Spotify needs cash. Having burnt through $206million since its launch in 2008, it's been reported in Sweden that the service is seeking a new round of funding, allegedly valuing the business at $5.3billion. To put that in perspective, that's nearly double what Universal Music Group paid for EMI, and nearly as much as Microsoft paid for Nokia.

How did Spotify reach these lofty heights?

Over the last 15 years the music industry has been decimated by piracy. Napster, the original file sharing service, allowed fans to download songs from each other's computers, removing record companies from the equation and teaching a whole generation that music was free. The music labels didn't know which way to turn and scrabbled around trying to launch their own digital services.

Enter Apple and iTunes. The record industry was wooed by Steve Jobs but relegated to a supplier of software. Apple controlled the hardware and the distribution. iTunes was a loss leader - Jobs was happy to hand over 70% of revenue to music companies because it was their content that made Apple's hardware so compelling. Apple made its vast profits on sales of the hardware.

Today, with 575million customers and $23billion in sales ($7 billion of which is reportedly music), iTunes is the biggest music store in the world and profitable in its own right. It's the largest source of income for every record company on earth.

Streaming technology developed in the mid-2000s. Originally pioneered by Real Networks, the experience wasn't for music lovers. Poor quality audio was sent through the web directly to PCs, it was like listening to a crackly AM radio. But inevitably the technology improved as broadband was introduced and internet connections sped up.

Spotify, although not the first, was the most ambitious music streaming service to emerge. When it launched in 2008, founder Daniel Ek knew he needed the key music executives on side. He understood what motivated them. Cash.

Record company heads, like heads of many businesses, are rewarded with healthy bonuses for hitting targets. When your industry is constantly contracting these become impossible to achieve. In addition, when it's time for your contract to be renewed, questions are asked about your remuneration in light of collapsing sales and profits.

Increasingly desperate, senior executives reach for any short-term fix to help clear these hurdles. So when Spotify promised them a new revenue stream, healthy royalty payments, big cash advances and even an equity stake should the business be sold or float for an enormous valuation, the decision was a no-brainer. Happy days!

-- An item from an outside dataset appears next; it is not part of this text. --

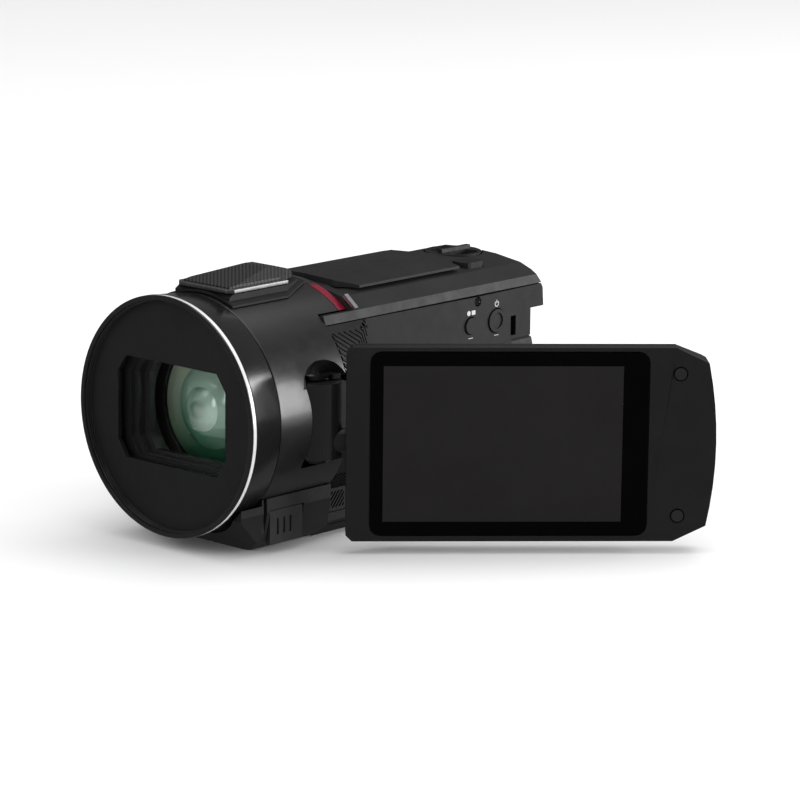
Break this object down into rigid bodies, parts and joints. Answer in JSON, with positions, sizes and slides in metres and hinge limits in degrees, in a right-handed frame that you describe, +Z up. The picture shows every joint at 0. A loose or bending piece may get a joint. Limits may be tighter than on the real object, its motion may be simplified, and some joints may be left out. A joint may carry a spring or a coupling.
{
  "type": "camcorder",
  "caption": "Compact camcorder with round filter ring, gloss lens barrel, swing-out screen, hand strap and rear battery pack.",
  "frame": {"origin": "on the flat underside of the base plate, on the lens axis's vertical plane, 60 mm behind the filter ring's front", "axes": "+Z up, -Y the way the lens looks, +X the side the screen opens on"},
  "size_m": [0.1491, 0.13, 0.0724],
  "materials": {
    "case_plastic": "fine matte black plastic",
    "gloss_barrel": "gloss black lacquer",
    "chrome_trim": "bright",
    "blade_black": "matte black",
    "lens_glass": "coated glass with a green tint",
    "screen_glass": "dark glass",
    "steel": "satin",
    "satin_trim": "satin grey",
    "crimson_trim": "gloss crimson",
    "rubber": "matte black",
    "circuit_board": "solder mask",
    "contact_gold": "plated",
    "strap_webbing": "woven black"
  },
  "bodies": {
    "camera_body": {"accent_band": "crimson_trim", "barrel_cover": "gloss_barrel", "base_plate": "case_plastic", "base_screw_1": "steel", "base_screw_2": "steel", "battery_contacts": "contact_gold", "battery_plate": "case_plastic", "card_slot": "steel", "chrome_ring": "chrome_trim", "filter_ring": "gloss_barrel", "foot_pad": "rubber", "front_foot": "case_plastic", "front_lens": "lens_glass", "front_plate": "case_plastic", "hand_strap": "strap_webbing", "hinge_bracket": "steel", "hinge_pin": "steel", "image_sensor": "screen_glass", "left_case": "case_plastic", "lens_baffle": "case_plastic", "lens_tube": "case_plastic", "main_board": "circuit_board", "mic_base": "case_plastic", "mic_grille": "steel", "mic_trim_left": "satin_trim", "mic_trim_right": "satin_trim", "rear_cover": "case_plastic", "right_case": "case_plastic", "sensor_board": "circuit_board", "silver_tip": "satin_trim", "socket_block": "steel", "speaker_grille": "case_plastic", "status_led": "lens_glass", "strap_anchor_front": "steel", "strap_anchor_rear": "steel", "strap_pad": "strap_webbing", "top_cover": "case_plastic", "top_plate": "case_plastic", "tripod_bush": "steel", "zoom_lens_group": "lens_glass"},
    "lcd_hinge": {"hinge_block": "case_plastic"},
    "lcd_panel": {"lcd_frame": "case_plastic", "lcd_back": "case_plastic", "lcd_glass": "screen_glass", "lcd_display": "screen_glass", "lcd_bumper_upper": "rubber", "lcd_bumper_lower": "rubber"},
    "zoom_rocker": {"zoom_lever": "case_plastic"},
    "photo_key": {"photo_button": "case_plastic"},
    "record_key": {"record_button": "satin_trim"},
    "mode_key": {"mode_button": "case_plastic"},
    "power_key": {"power_button": "case_plastic"},
    "card_lid": {"card_door": "case_plastic"},
    "socket_lid": {"socket_door": "rubber"},
    "battery_pack": {"battery": "case_plastic"},
    "battery_release": {"battery_latch": "satin_trim"},
    "blade_upper_rear": {"cover_blade_upper_rear": "blade_black"},
    "blade_upper_front": {"cover_blade_upper_front": "blade_black"},
    "blade_lower_rear": {"cover_blade_lower_rear": "blade_black"},
    "blade_lower_front": {"cover_blade_lower_front": "blade_black"}
  },
  "joints": [
    {"name": "lcd_open", "type": "hinge", "parent": "camera_body", "child": "lcd_hinge", "pos_m": [0.0255, -0.03, 0.0356], "axis": [0, 0, -1], "range_deg": [-45, 45]},
    {"name": "lcd_swivel", "type": "hinge", "parent": "lcd_hinge", "child": "lcd_panel", "pos_m": [0.02794, -0.03244, 0.0298], "axis": [-0.7071, -0.7071, 0], "range_deg": [0, 15]},
    {"name": "zoom_turn", "type": "hinge", "parent": "camera_body", "child": "zoom_rocker", "pos_m": [0, 0.0535, 0.065], "axis": [0, 0, 1], "range_deg": [-12, 12], "stiffness_Nm_per_rad": 0.02},
    {"name": "photo_press", "type": "slide", "parent": "camera_body", "child": "photo_key", "axis": [0, 0, -1], "range_m": [0, 0.0009], "stiffness_N_per_m": 400},
    {"name": "record_press", "type": "slide", "parent": "camera_body", "child": "record_key", "axis": [0, -1, 0], "range_m": [0, 0.0004], "stiffness_N_per_m": 500},
    {"name": "mode_press", "type": "slide", "parent": "camera_body", "child": "mode_key", "axis": [-1, 0, 0], "range_m": [0, 0.0004], "stiffness_N_per_m": 400},
    {"name": "power_press", "type": "slide", "parent": "camera_body", "child": "power_key", "axis": [-1, 0, 0], "range_m": [0, 0.0004], "stiffness_N_per_m": 400},
    {"name": "card_door_open", "type": "hinge", "parent": "camera_body", "child": "card_lid", "pos_m": [0.02145, 0.012, 0.00985], "axis": [0, 1, 0], "range_deg": [0, 80]},
    {"name": "socket_door_open", "type": "hinge", "parent": "camera_body", "child": "socket_lid", "pos_m": [0.02145, 0.036, 0.00985], "axis": [0, 1, 0], "range_deg": [0, 80]},
    {"name": "battery_slide", "type": "slide", "parent": "camera_body", "child": "battery_pack", "axis": [0, 1, 0], "range_m": [0, 0.03]},
    {"name": "battery_release_slide", "type": "slide", "parent": "camera_body", "child": "battery_release", "axis": [-1, 0, 0], "range_m": [0, 0.003], "stiffness_N_per_m": 200},
    {"name": "lens_cover", "type": "slide", "parent": "camera_body", "child": "blade_upper_rear", "axis": [0, 0, -1], "range_m": [0, 0.014]},
    {"name": "lens_cover_upper_front", "type": "slide", "parent": "camera_body", "child": "blade_upper_front", "axis": [0, 0, -1], "range_m": [0, 0.007]},
    {"name": "lens_cover_lower_rear", "type": "slide", "parent": "camera_body", "child": "blade_lower_rear", "axis": [0, 0, 1], "range_m": [0, 0.014]},
    {"name": "lens_cover_lower_front", "type": "slide", "parent": "camera_body", "child": "blade_lower_front", "axis": [0, 0, 1], "range_m": [0, 0.007]}
  ],
  "couplings": [
    {"joint": "lens_cover_upper_front", "follows": "lens_cover", "ratio": 0.5},
    {"joint": "lens_cover_lower_rear", "follows": "lens_cover", "ratio": 1},
    {"joint": "lens_cover_lower_front", "follows": "lens_cover", "ratio": 0.5}
  ]
}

Spotify's problem, however, is that its business model is not like Apple's. Its free/advertising supported service, which accounts for more than 80% of its users, burns through cash. The paying customers don't bridge the gap. Unlike Apple, Spotify doesn't have other revenue streams to support it.

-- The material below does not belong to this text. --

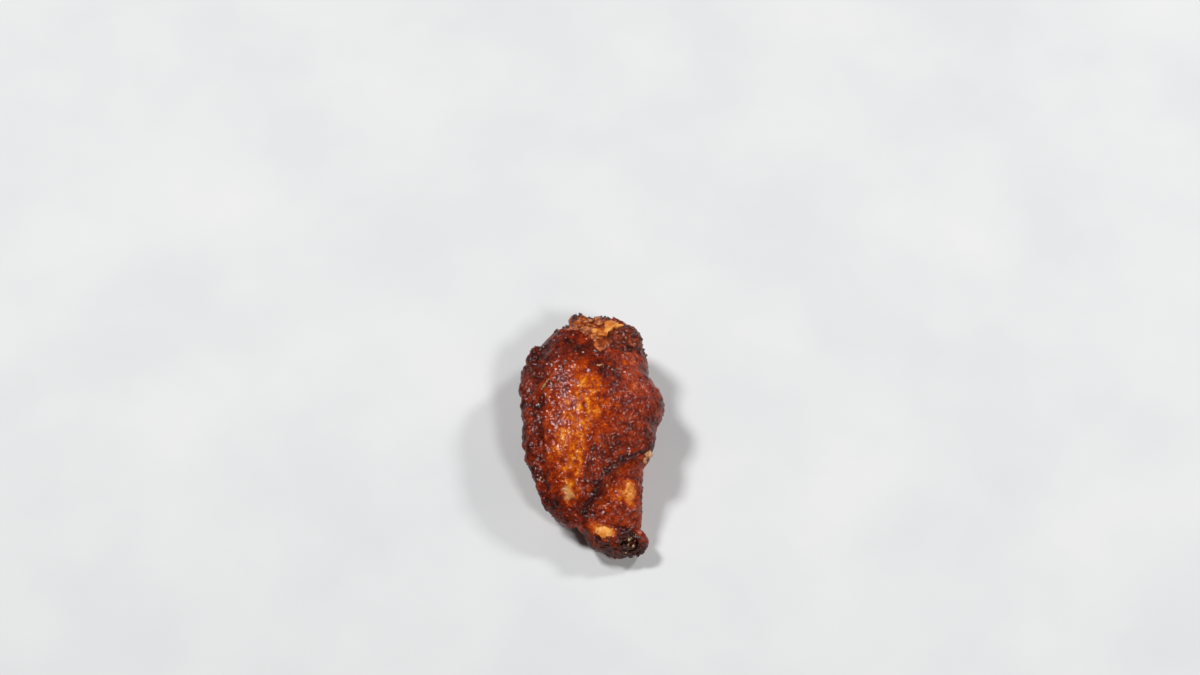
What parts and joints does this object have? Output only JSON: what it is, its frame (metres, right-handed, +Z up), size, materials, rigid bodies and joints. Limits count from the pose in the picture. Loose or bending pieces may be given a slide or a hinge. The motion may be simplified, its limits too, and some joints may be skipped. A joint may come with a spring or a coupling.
{
  "type": "chicken wing drumette",
  "caption": "Fried chicken drumette, the meaty upper joint of a wing, lying with its browned skin up, bone showing at knuckle and shoulder.",
  "frame": {"origin": "on the flat spot of the underside that the meat rests on, halfway along the drumette", "axes": "+Z up from the resting surface, towards the browned face; +Y along the drumette from the knuckle of the elbow to the thick shoulder end; +X across it, to the side of the shank"},
  "size_m": [0.0486, 0.0863, 0.0291],
  "materials": {
    "fried_skin": "deep-fried chicken skin, browned unevenly and glossy with oil",
    "bone_and_cartilage": "cooked bone end and cartilage, yellow-orange and waxy"
  },
  "bodies": {
    "root": {"drumette_meat": "fried_skin", "humerus_bone": "bone_and_cartilage"}
  },
  "joints": []
}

Non-profitable business models are not unusual in the tech environment. Number of users and growth rate are equally compelling, sometimes even more so. If a business can demonstrate a rapidly growing and loyal customer base, the general principle is that it will eventually work out how to make money. In any event, if a business has hundreds of millions of users it may be an attractive prospect to someone - either as an acquisition or through an IPO where the public will be able to speculate and profit from its growth or sale. The tech industry is a modern day frontier, but instead of precious metal it's a gold rush for online customers.

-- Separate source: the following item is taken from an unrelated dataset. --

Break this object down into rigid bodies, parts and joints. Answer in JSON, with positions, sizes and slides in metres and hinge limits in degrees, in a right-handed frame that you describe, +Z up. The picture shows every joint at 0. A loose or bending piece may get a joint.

Spotify has six million paying users, a respectable number. But does this customer base make it a long-term viable business? Given its license deals require it, like iTunes, to pay 70% of revenue to the music companies, and that it has to subsidise four times as many free customers, how long can it continue to borrow money from investors on the promise of a lucrative exit?

Also, does Spotify really make that big a contribution to music industry coffers? Ek recently claimed payments to record labels have totalled nearly $500million since its 2008 launch, a not inconsiderable sum. But Enders Analysis reports global music industry revenues of $20.7billion in 2012 alone.

More worrying is the myth Spotify propagates. By allowing its users to believe a free legal music service is sustainable, it has helped to reduce piracy. But it has also lured in traditional music buyers who no longer believe they need to pay a penny for music.

It's always unpopular to talk about money in the same breath as music - art and commerce are uncomfortable bedfellows. It's also unpopular to criticise technological progress. But it's a simple fact that music isn't free. Artists, songwriters, publishers, promoters, record companies and radio stations are all part of an established business which finds, invests in and develops talent, eventually delivering it to market.

Some believe that's an outmoded concept and in this Internet empowered age the cream will rise to the top of its own accord. But, in reality, a significant artist on a global level has yet to emerge without the backing of a big music company.

Here's the conundrum. Users want free music. Record companies want cash. Spotify delivers both. But that can't work. Is Spotify a second Apple? Will it sit astride the music industry for decades to come? Or is it a case of the Emperor's New Clothes?

Does it really make sense for the music industry to place such a big bet on Spotify purely for short-term gain, when it could ultimately do more harm than good?

Suddenly the new kid doesn't seem so popular. Businesses that are too good to be true generally turn out to be just that.